8. Bosem, et al. v. Musa Holdings, Inc., et al., 46 So. 3d 42 (Fla. 2010): In a suit for injunctive relief, fraud, and false advertising arising out of the alleged unauthorized use of plaintiff’s likeness in violation of the Lanham Act, 15 USC 1125, the Florida Supreme Court quashed a Fourth District Court of Appeal decision holding that plaintiff was not entitled to prejudgment interest on a lost profits claim because the amount of damages was not liquidated. The Supreme Court expressly held that in all cases, tort or contract, where the loss is wholly pecuniary, and may be fixed as of a definite time, interest should be allowed as a matter of right, whether the loss is liquidated or unliquidated.

9. Lakeview Reserve Homeowners v. Maronda Homes, Inc., --- So. 3d ---, 2010 WL 4257559 (Fla. 5th DCA October 29, 2010) (review pending in Florida Supreme Court).
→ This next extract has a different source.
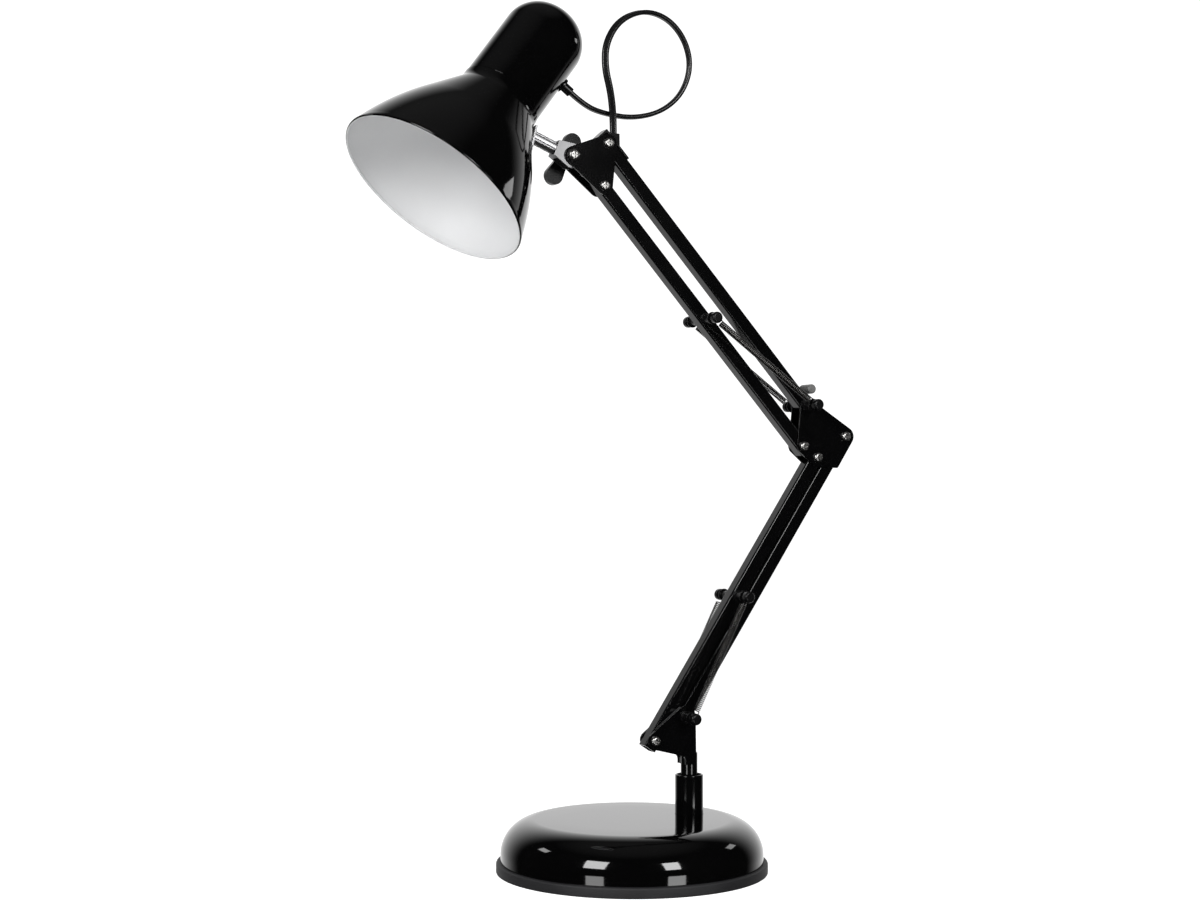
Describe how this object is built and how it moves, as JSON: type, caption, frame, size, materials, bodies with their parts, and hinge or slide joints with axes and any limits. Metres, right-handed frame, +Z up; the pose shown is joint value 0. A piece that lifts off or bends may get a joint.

In a suit arising out of a dispute over defects in private roadways, drainage systems, retention ponds, and underground pipes in a residential subdivision, the Fifth District Court of Appeal held that the implied warranties of fitness for a particular purpose, habitability, and merchantability apply to structures in common areas of a subdivision that immediately support the residence in the form of essential services. The court also held that the services were essential to the habitability of the home for purposes of application of the implied warranties.

10. Nourachi v. First American Title Insurance Company, 44 So.3d 602 (Fla. 5th DCA 2010): The Fifth District Court of Appeal held that when a party does not rely upon a title insurance company to advise it of encumbrances prior to acquiring title, it may not recover on a title defect of which it had actual knowledge and which it failed to disclose to the insurance company at the time it applied for insurance. The court explained that title insurance policies are typically relied upon by prospective purchasers when making a decision to purchase the property. When a party is already aware of the loss, he cannot insure against the loss.

1 Carlton Fields is counsel for the plaintiff in this case.